Written task
Take the data below and repeat it exactly.

Dataset extract

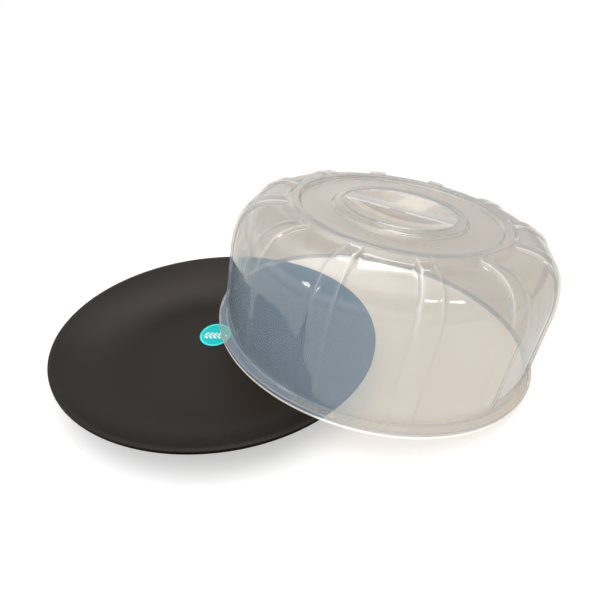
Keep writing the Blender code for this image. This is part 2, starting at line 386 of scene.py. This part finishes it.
def build_tray():
    steps = 48
    section = [(radius, TRAY_WALL) for radius in (POLE_RADIUS, *FLAT_RINGS)]
    section += [cove_point(i / steps)[:2] for i in range(steps)]
    rim = [
        (*cove_point(COVE_END)[:2], 0),
        (TRAY_RADIUS - RIM_WIDTH, RIM_HEIGHT, 0.0009),
        (TRAY_RADIUS, RIM_HEIGHT, 0.0009),
        (TRAY_RADIUS, RIM_HEIGHT - RIM_DEPTH, 0.0005),
        (TRAY_RADIUS - 0.0022, RIM_HEIGHT - RIM_DEPTH - 0.0002, 0.0008),
        (TRAY_RADIUS - 0.0034, RIM_HEIGHT - RIM_DEPTH - 0.0014, 0),
    ]
    section += rounded(rim)[1:]
    for i in range(steps, -1, -1):
        radius, height, slope = cove_point(UNDERSIDE_END * i / steps)
        size = sqrt(1 + slope * slope)
        section.append((radius + TRAY_WALL * slope / size, height - TRAY_WALL / size))
    section += [(radius, 0.0) for radius in (*reversed(FLAT_RINGS), POLE_RADIUS)]
    columns = 256
    turns = [2 * pi * i / columns for i in range(columns)]
    builder = bmesh.new()
    rows = [[polar(radius, turn, height) for turn in turns] for radius, height in section]
    made = add_grid(builder, rows, closed=True)
    builder.faces.new(made[0])
    builder.faces.new(made[-1])
    piece = make_piece("tray_moulding", builder, black_plastic("tray_black_plastic", 0.33))
    piece.data.materials.append(black_plastic("tray_edge_plastic", 0.02))
    edge_low = RIM_HEIGHT - RIM_DEPTH - 0.002
    edge_radius = TRAY_RADIUS - 0.001
    for face in piece.data.polygons:
        is_upright = abs(face.normal.z) < 0.3
        if is_upright and face.center.z > edge_low and face.center.xy.length > edge_radius:
            face.material_index = 1
    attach(piece, "tray")
    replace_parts(piece, "tray")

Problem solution
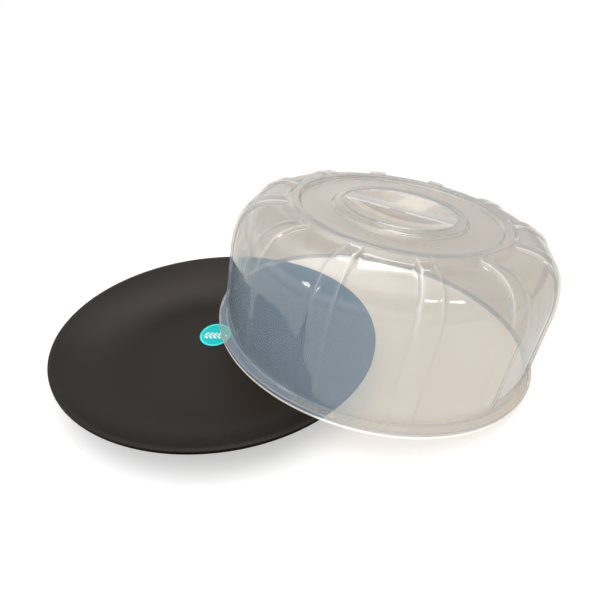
Keep writing the Blender code for this image. This is part 2, starting at line 386 of scene.py. This part finishes it.
def build_tray():
    steps = 48
    section = [(radius, TRAY_WALL) for radius in (POLE_RADIUS, *FLAT_RINGS)]
    section += [cove_point(i / steps)[:2] for i in range(steps)]
    rim = [
        (*cove_point(COVE_END)[:2], 0),
        (TRAY_RADIUS - RIM_WIDTH, RIM_HEIGHT, 0.0009),
        (TRAY_RADIUS, RIM_HEIGHT, 0.0009),
        (TRAY_RADIUS, RIM_HEIGHT - RIM_DEPTH, 0.0005),
        (TRAY_RADIUS - 0.0022, RIM_HEIGHT - RIM_DEPTH - 0.0002, 0.0008),
        (TRAY_RADIUS - 0.0034, RIM_HEIGHT - RIM_DEPTH - 0.0014, 0),
    ]
    section += rounded(rim)[1:]
    for i in range(steps, -1, -1):
        radius, height, slope = cove_point(UNDERSIDE_END * i / steps)
        size = sqrt(1 + slope * slope)
        section.append((radius + TRAY_WALL * slope / size, height - TRAY_WALL / size))
    section += [(radius, 0.0) for radius in (*reversed(FLAT_RINGS), POLE_RADIUS)]
    columns = 256
    turns = [2 * pi * i / columns for i in range(columns)]
    builder = bmesh.new()
    rows = [[polar(radius, turn, height) for turn in turns] for radius, height in section]
    made = add_grid(builder, rows, closed=True)
    builder.faces.new(made[0])
    builder.faces.new(made[-1])
    piece = make_piece("tray_moulding", builder, black_plastic("tray_black_plastic", 0.33))
    piece.data.materials.append(black_plastic("tray_edge_plastic", 0.02))
    edge_low = RIM_HEIGHT - RIM_DEPTH - 0.002
    edge_radius = TRAY_RADIUS - 0.001
    for face in piece.data.polygons:
        is_upright = abs(face.normal.z) < 0.3
        if is_upright and face.center.z > edge_low and face.center.xy.length > edge_radius:
            face.material_index = 1
    attach(piece, "tray")
    replace_parts(piece, "tray")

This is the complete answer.